--- Start ---

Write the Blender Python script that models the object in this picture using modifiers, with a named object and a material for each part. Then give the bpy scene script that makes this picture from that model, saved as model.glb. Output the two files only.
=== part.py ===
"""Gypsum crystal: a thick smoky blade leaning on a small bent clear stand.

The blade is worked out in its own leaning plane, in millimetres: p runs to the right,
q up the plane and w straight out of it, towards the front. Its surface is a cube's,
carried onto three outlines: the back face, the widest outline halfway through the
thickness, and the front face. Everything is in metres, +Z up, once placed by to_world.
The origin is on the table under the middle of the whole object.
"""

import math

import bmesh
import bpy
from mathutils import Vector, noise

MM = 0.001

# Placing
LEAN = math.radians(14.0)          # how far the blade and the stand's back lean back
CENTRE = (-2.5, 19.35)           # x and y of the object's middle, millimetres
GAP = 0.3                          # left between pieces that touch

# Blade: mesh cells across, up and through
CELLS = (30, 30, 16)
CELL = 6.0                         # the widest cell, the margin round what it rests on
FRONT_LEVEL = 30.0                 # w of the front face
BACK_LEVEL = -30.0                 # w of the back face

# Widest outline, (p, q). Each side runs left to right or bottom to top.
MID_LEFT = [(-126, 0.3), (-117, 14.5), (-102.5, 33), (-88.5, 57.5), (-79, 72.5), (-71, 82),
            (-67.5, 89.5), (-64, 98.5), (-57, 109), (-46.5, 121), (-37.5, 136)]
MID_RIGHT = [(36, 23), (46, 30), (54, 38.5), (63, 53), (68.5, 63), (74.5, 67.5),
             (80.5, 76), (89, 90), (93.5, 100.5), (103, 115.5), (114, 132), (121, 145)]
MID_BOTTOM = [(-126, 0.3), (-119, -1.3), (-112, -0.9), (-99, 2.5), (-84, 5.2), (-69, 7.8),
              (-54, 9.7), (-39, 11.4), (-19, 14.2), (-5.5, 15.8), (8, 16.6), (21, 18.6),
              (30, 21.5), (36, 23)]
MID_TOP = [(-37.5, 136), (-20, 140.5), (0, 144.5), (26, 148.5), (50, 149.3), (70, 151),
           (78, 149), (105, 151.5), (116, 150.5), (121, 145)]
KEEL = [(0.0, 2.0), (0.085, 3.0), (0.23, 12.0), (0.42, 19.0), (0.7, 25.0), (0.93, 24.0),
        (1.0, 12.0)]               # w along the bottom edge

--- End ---

Lines from the start of the material above through the line containing "pieces that touch" are to be duplicated exactly, and only those.

#### [Solution to the exercise]
Write the Blender Python script that models the object in this picture using modifiers, with a named object and a material for each part. Then give the bpy scene script that makes this picture from that model, saved as model.glb. Output the two files only.
=== part.py ===
"""Gypsum crystal: a thick smoky blade leaning on a small bent clear stand.

The blade is worked out in its own leaning plane, in millimetres: p runs to the right,
q up the plane and w straight out of it, towards the front. Its surface is a cube's,
carried onto three outlines: the back face, the widest outline halfway through the
thickness, and the front face. Everything is in metres, +Z up, once placed by to_world.
The origin is on the table under the middle of the whole object.
"""

import math

import bmesh
import bpy
from mathutils import Vector, noise

MM = 0.001

# Placing
LEAN = math.radians(14.0)          # how far the blade and the stand's back lean back
CENTRE = (-2.5, 19.35)           # x and y of the object's middle, millimetres
GAP = 0.3                          # left between pieces that touch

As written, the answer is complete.